Input material:
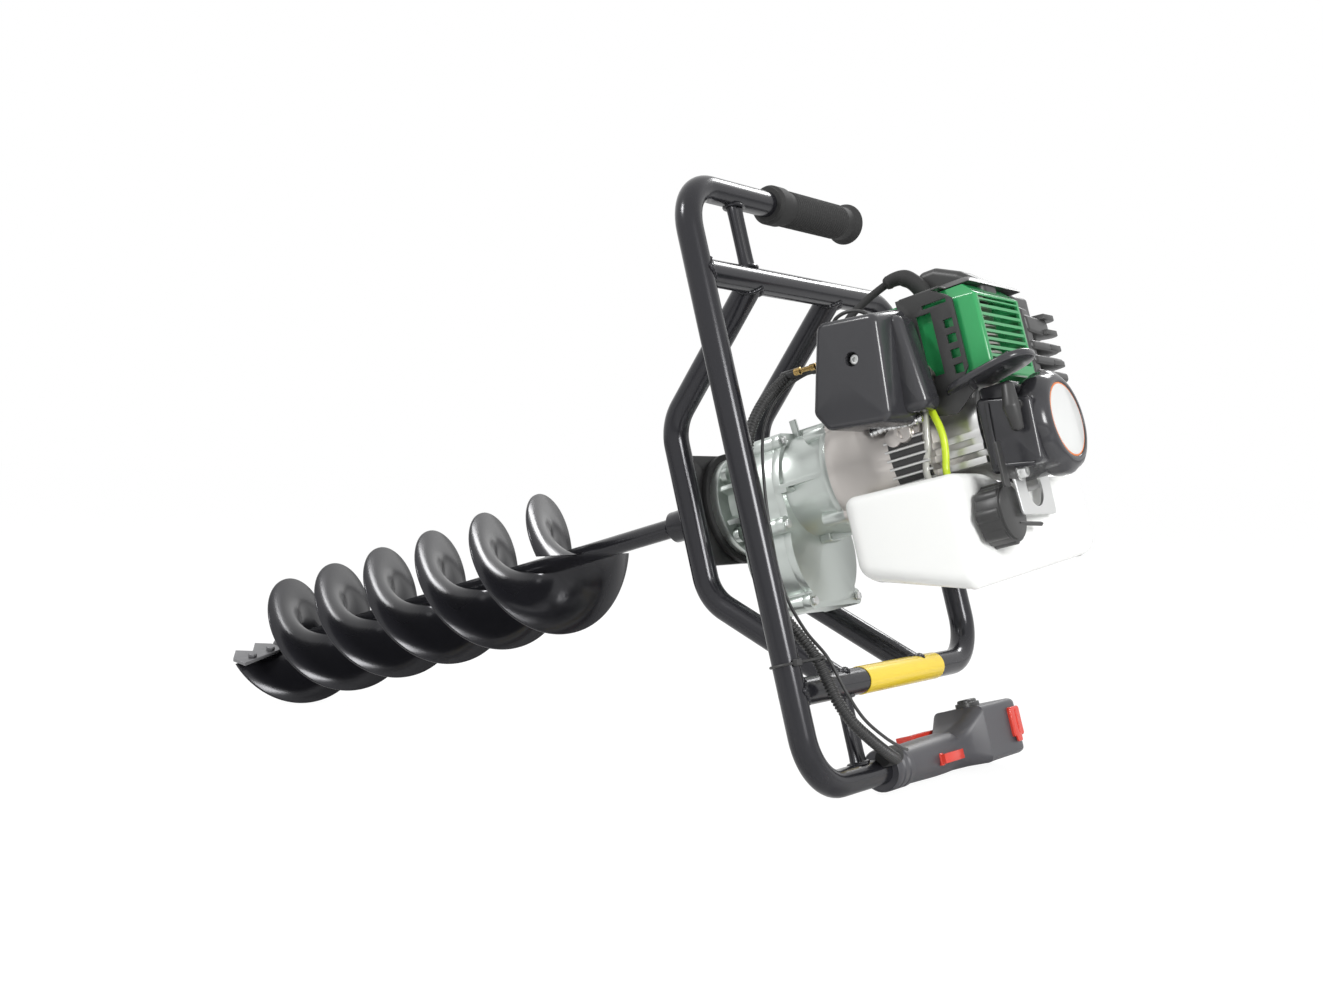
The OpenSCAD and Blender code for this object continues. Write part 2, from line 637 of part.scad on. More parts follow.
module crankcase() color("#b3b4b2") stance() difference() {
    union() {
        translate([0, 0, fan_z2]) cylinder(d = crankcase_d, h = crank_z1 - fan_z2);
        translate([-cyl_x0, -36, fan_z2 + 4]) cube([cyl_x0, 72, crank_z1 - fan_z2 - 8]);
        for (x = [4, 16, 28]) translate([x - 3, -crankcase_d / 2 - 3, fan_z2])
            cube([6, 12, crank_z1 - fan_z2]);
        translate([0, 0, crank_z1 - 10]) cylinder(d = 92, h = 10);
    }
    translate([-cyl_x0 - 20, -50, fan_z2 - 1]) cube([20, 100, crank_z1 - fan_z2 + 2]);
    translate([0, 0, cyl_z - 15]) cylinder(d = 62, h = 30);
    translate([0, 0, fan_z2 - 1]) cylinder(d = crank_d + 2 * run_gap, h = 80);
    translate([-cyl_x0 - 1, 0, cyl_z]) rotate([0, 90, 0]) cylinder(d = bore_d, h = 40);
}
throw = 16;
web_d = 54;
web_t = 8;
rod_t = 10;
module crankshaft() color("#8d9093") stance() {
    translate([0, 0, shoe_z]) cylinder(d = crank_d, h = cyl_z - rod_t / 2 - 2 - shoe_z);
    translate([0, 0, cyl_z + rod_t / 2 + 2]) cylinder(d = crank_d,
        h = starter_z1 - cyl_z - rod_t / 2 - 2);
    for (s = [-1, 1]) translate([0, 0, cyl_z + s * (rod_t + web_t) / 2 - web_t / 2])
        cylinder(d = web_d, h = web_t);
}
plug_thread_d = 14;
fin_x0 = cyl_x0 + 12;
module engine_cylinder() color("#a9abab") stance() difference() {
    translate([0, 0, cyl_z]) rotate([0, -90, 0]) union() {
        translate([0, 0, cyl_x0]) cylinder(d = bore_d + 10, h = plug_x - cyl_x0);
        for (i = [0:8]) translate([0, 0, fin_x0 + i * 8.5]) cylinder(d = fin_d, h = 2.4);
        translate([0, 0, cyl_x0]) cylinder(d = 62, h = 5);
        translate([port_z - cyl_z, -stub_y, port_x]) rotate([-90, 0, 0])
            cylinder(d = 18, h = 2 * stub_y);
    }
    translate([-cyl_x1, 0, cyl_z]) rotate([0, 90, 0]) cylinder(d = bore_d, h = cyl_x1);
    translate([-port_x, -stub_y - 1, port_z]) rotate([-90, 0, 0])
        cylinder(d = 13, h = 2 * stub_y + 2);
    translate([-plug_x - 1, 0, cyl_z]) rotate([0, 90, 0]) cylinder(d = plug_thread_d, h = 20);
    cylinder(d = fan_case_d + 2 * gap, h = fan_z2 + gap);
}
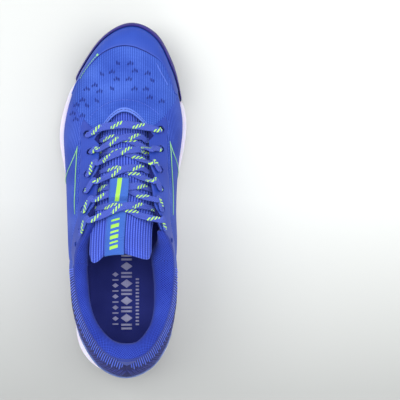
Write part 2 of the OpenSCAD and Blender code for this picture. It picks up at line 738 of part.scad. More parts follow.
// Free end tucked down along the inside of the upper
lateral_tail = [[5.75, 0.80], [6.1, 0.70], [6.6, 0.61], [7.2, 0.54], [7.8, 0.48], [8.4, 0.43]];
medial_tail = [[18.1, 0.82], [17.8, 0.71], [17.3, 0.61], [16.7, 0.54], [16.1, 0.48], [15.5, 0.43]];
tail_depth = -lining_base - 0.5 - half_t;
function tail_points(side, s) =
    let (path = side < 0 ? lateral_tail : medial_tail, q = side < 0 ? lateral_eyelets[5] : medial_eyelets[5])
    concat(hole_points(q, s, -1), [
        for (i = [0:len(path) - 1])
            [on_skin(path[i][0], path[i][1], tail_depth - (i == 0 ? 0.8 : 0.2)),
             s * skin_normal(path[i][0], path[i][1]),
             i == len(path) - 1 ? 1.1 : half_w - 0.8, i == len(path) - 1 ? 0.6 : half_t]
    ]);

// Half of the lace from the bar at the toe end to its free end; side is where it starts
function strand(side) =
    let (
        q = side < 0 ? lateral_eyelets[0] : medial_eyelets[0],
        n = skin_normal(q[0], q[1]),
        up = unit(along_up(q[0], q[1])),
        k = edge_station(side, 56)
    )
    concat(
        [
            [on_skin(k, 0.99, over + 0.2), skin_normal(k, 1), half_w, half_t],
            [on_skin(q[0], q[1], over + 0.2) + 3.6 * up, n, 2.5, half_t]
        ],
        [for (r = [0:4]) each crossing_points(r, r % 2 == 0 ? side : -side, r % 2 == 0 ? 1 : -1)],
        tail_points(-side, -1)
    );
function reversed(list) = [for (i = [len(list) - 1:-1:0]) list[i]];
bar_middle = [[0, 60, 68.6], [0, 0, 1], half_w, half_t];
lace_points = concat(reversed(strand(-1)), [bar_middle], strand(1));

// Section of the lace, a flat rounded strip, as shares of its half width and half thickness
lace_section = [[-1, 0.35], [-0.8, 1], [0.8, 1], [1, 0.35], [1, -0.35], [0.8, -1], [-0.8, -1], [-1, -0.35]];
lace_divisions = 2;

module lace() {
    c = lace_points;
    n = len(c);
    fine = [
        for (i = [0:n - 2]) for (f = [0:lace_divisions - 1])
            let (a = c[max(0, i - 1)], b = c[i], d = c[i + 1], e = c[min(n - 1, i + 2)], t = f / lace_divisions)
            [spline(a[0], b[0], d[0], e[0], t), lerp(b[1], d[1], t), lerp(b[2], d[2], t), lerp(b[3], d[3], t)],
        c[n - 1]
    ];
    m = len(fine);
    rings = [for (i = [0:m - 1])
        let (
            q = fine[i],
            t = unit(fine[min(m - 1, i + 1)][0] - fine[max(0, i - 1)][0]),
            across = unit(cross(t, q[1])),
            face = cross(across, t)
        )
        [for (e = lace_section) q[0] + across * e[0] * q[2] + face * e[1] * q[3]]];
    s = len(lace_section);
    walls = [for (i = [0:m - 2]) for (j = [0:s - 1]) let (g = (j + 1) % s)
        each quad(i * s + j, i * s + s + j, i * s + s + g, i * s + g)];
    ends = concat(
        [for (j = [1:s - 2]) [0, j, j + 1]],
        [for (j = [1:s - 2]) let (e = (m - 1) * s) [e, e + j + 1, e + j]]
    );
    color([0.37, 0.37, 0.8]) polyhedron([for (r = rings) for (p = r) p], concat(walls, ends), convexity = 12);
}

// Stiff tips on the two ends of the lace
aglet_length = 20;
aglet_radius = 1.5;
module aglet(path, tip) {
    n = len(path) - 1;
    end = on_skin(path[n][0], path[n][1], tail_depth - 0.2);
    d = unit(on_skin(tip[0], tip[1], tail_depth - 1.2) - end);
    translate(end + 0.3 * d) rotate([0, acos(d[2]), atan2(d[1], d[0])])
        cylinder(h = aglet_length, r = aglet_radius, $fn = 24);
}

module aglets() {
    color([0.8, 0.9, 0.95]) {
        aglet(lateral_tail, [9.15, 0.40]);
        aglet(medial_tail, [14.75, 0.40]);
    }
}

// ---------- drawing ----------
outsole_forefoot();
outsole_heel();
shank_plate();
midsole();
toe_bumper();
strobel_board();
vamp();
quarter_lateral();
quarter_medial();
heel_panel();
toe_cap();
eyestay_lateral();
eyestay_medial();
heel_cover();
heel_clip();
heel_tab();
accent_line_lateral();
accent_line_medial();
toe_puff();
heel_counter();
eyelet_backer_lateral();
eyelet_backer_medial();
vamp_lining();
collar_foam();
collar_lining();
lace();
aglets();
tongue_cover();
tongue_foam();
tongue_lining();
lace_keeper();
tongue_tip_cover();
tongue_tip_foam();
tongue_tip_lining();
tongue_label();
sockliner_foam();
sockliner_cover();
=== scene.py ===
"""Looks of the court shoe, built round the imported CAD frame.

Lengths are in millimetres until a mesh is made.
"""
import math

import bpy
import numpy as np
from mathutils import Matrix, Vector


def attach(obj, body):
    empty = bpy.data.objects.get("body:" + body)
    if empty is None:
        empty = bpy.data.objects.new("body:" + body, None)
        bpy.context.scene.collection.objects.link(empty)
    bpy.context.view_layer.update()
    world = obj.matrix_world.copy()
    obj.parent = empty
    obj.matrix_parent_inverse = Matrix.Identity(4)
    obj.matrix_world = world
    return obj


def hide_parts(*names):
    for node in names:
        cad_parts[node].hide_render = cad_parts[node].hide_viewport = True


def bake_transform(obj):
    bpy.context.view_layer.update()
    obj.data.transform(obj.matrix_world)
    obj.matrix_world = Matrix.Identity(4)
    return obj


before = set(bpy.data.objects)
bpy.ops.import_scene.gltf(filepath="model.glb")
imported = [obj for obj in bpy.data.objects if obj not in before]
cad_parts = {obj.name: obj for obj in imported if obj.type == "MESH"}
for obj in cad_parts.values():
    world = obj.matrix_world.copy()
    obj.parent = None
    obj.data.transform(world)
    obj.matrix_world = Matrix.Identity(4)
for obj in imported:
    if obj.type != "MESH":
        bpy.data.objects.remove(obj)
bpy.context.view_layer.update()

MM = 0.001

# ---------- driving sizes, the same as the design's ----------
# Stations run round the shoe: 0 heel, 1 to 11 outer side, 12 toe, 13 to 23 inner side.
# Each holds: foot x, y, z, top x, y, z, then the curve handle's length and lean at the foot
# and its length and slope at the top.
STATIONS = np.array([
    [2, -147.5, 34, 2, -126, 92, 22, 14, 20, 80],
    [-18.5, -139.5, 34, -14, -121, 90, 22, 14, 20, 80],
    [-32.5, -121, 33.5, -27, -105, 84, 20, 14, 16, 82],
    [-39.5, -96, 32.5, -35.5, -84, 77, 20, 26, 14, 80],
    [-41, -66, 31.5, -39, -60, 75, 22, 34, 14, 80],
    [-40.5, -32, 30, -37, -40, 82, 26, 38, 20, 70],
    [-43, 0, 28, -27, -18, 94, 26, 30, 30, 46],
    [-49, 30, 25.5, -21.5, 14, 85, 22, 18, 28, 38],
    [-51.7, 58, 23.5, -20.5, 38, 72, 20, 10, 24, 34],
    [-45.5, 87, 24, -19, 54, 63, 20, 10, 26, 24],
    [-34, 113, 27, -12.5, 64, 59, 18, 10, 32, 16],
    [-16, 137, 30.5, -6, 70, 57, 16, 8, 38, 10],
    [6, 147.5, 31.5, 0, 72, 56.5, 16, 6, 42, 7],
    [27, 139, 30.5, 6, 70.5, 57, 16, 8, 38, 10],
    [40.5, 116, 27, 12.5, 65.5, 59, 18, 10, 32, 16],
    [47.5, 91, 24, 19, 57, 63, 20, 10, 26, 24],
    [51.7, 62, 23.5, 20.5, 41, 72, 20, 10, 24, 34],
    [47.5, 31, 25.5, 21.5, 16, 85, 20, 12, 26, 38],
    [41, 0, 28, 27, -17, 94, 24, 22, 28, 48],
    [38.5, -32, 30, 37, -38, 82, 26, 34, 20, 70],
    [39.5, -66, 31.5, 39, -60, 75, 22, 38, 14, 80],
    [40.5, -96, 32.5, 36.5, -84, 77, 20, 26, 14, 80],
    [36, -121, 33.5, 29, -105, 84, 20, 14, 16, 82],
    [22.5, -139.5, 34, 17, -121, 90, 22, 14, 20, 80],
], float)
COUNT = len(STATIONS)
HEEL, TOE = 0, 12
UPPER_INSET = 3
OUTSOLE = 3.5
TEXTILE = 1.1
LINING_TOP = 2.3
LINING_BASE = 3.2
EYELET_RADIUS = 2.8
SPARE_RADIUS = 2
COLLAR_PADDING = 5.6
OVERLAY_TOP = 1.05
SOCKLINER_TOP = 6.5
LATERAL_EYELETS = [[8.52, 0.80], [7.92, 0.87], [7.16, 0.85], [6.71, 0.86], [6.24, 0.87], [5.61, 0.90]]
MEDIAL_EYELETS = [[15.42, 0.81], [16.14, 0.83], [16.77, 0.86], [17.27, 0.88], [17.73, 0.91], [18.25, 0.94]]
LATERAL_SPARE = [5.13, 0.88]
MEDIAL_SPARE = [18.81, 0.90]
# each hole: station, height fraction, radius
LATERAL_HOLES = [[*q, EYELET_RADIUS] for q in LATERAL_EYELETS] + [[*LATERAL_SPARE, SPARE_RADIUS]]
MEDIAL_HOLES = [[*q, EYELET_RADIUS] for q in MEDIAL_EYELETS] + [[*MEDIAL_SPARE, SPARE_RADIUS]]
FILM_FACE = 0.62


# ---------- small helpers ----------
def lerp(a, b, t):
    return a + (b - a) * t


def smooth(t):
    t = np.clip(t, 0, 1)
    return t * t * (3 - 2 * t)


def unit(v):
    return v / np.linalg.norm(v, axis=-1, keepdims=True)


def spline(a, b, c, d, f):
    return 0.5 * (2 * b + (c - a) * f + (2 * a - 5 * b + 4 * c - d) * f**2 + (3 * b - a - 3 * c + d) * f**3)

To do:
Exactly those lines that run from the line with "ends of the lace" through the line with "obj.data.transform(obj.matrix_world)" are to be reproduced; both end lines belong to the range.

Response below:
// Stiff tips on the two ends of the lace
aglet_length = 20;
aglet_radius = 1.5;
module aglet(path, tip) {
    n = len(path) - 1;
    end = on_skin(path[n][0], path[n][1], tail_depth - 0.2);
    d = unit(on_skin(tip[0], tip[1], tail_depth - 1.2) - end);
    translate(end + 0.3 * d) rotate([0, acos(d[2]), atan2(d[1], d[0])])
        cylinder(h = aglet_length, r = aglet_radius, $fn = 24);
}

module aglets() {
    color([0.8, 0.9, 0.95]) {
        aglet(lateral_tail, [9.15, 0.40]);
        aglet(medial_tail, [14.75, 0.40]);
    }
}

// ---------- drawing ----------
outsole_forefoot();
outsole_heel();
shank_plate();
midsole();
toe_bumper();
strobel_board();
vamp();
quarter_lateral();
quarter_medial();
heel_panel();
toe_cap();
eyestay_lateral();
eyestay_medial();
heel_cover();
heel_clip();
heel_tab();
accent_line_lateral();
accent_line_medial();
toe_puff();
heel_counter();
eyelet_backer_lateral();
eyelet_backer_medial();
vamp_lining();
collar_foam();
collar_lining();
lace();
aglets();
tongue_cover();
tongue_foam();
tongue_lining();
lace_keeper();
tongue_tip_cover();
tongue_tip_foam();
tongue_tip_lining();
tongue_label();
sockliner_foam();
sockliner_cover();
=== scene.py ===
"""Looks of the court shoe, built round the imported CAD frame.

Lengths are in millimetres until a mesh is made.
"""
import math

import bpy
import numpy as np
from mathutils import Matrix, Vector


def attach(obj, body):
    empty = bpy.data.objects.get("body:" + body)
    if empty is None:
        empty = bpy.data.objects.new("body:" + body, None)
        bpy.context.scene.collection.objects.link(empty)
    bpy.context.view_layer.update()
    world = obj.matrix_world.copy()
    obj.parent = empty
    obj.matrix_parent_inverse = Matrix.Identity(4)
    obj.matrix_world = world
    return obj


def hide_parts(*names):
    for node in names:
        cad_parts[node].hide_render = cad_parts[node].hide_viewport = True


def bake_transform(obj):
    bpy.context.view_layer.update()
    obj.data.transform(obj.matrix_world)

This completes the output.